Хармс
vlad_dolohov — 02.05.2020 Тотальное разрушение русской литературы началось в 80-х повальным внедрением Хармса в общественное сознание. Его насаждали в литературной тусовке как Хрущев кукурузу – повсеместно. Любопытно, что Хармс считал себя детским писателем, при этом детей ненавидел. На абажуре настольной лампы он нарисовал «дом для уничтожения детей». Е. Шварц вспоминал: "Хармс терпеть не мог детей и гордился этим."Тема «нелюбви к детям» проходит через многие произведения Хармса. В его дневниках нередки фразы вроде таких: «Дети — ужасны, омерзительны, особенно когда пляшут, и я всегда ухожу оттудова, где есть дети», «С улицы слышен противный крик мальчишек. Я лежу и выдумываю им казнь. Больше всего мне нравится напустить на них столбняк, чтобы они вдруг перестали двигаться».
Бывает. Говорят, Корней Чуковский (вопреки общему мнению) тоже не очень жаловал тех, от кого кормился.
Но разница есть, и она существенная. Хармс, как справедливо отмечает автор, разрушитель, а не созидатель. Он ломал язык, связь слов и времен. Он уничтожал ориентиры. Он мог прекрасно существовать как аппендикс, как маленький отросток на древе литературы. Но древо выкорчевали, а вместо него насадили саженцы Хармса, как столбовой путь русской словесности. Он и сформировал нынешний литературный паноптикум.
И это тоже, увы, закономерно: на фоне Хармса и гандлевский с рубинштейном – «большие русские поэты», а вот на фоне Пушкина, Есенина, Мантельштама они всего лишь никчемное говно.
Я думаю, наших многочисленных «французов» от литературы роднит с Хармсом лишь одно: они тоже столь же пылко Родину ненавидят.
Попытки выдать Хармса за жертву режима выглядят странно.
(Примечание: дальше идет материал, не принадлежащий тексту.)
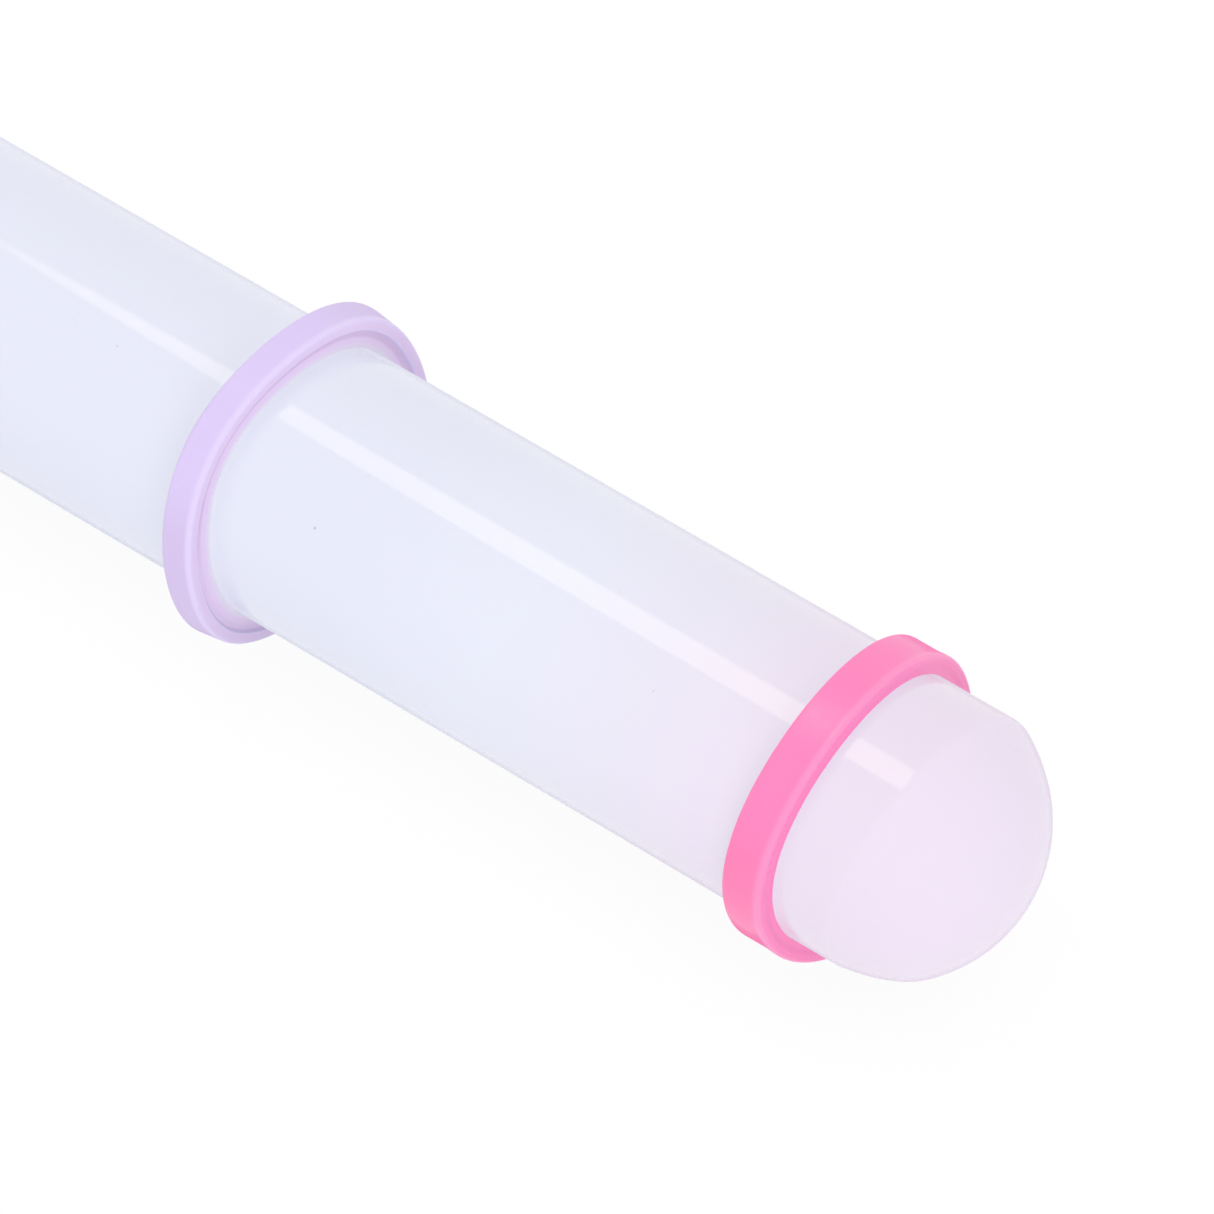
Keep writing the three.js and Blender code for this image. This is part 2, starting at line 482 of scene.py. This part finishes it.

Вот, скажем, как бы вы поступили с человеком, который бегал по блокадному Ленинграду, ждал, когда придут немцы и панику сеял. Причем, намерений своих не скрывал: «Если мне дадут мобилизационный листок, я дам в морду командиру, пусть меня расстреляют; но форму я не одену и в советских войсках служить не буду, не желаю быть таким дерьмом. Если меня заставят стрелять из пулемёта с чердаков во время уличных боёв с немцами, то я буду стрелять не в немцев, а в них из этого же пулемёта».
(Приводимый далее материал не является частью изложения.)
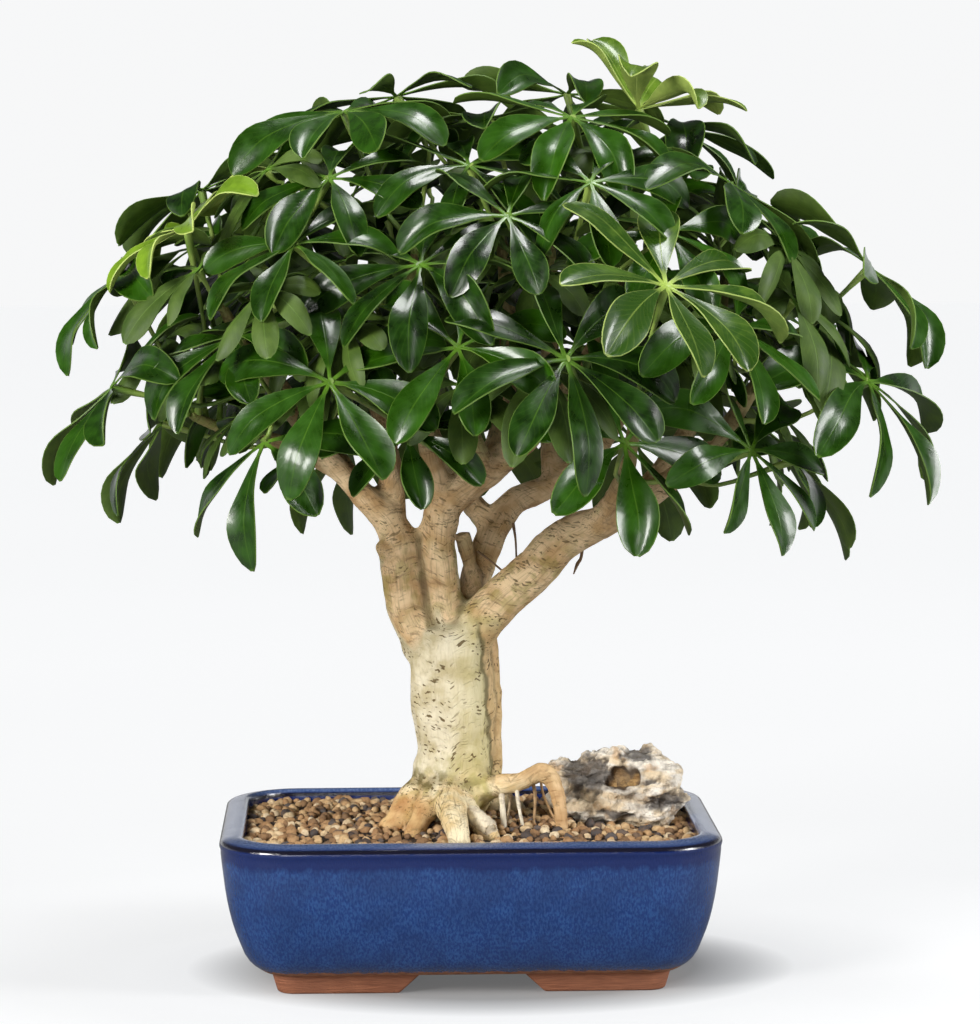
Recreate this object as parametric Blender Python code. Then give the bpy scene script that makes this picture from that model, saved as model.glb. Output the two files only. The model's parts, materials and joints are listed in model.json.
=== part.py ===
"""A dwarf umbrella tree grown as a bonsai, in a glazed rectangular pot with rounded corners.

The pot, the soil, the stone, the grown wood and every compound leaf are separate closed pieces.
Sizes below are in millimetres; a mesh is brought to metres when its object is made.
The tree stands at the pot's centre while it is built, and at the end everything is shifted so that
the origin is the middle of the bottom of the whole object's box.
"""

import math

import bmesh
import bpy
from mathutils import Matrix, Vector, noise
from mathutils.bvhtree import BVHTree

MM = 0.001

# Pot
POT_LENGTH = 200.0
POT_DEPTH = 150.0
POT_HEIGHT = 63.0
POT_CORNER = 30.0
FOOT_HEIGHT = 8.0
FOOT_LENGTH = 50.0
FOOT_DEPTH = 34.0
RIM_WIDTH = 9.6
FLOOR_THICKNESS = 6.0
DRAIN_RADIUS = 8.0
DRAIN_SPACING = 96.0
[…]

По законам военного времени его должны были бы расстрелять, но гуманная Советская власть всего лишь упекла его в психушку – пригодился полученный в 1939 году диагноз шизофрения (он ее симулировал, чтобы не попасть на войну с финнами, и даже выбил себе 2-ю группу по инвалидности). Ненавистная страна исправно платила ему пенсию.
В блокаду умерли многие, в феврале 1942 года умер и Хармс. Что, впрочем, не делает его ни жертвой режима, ни великим поэтом.
Кстати, жена Хармса, Марина Малич, весной 1942-го – опять же, "изуверски гуманно" – была вывезена в эвакуацию в Пятигорск. Как жене писателя, ей предоставили место в последнем грузовике, уходившем из блокадного Ленинграда на Большую землю. Там она встретила немцев, ушла вместе с ними в Германию. В своих воспоминаниях писала:
"На меня нахлынула страшная ненависть к русским, ко всему советскому. Мне надоело это русское хамьё."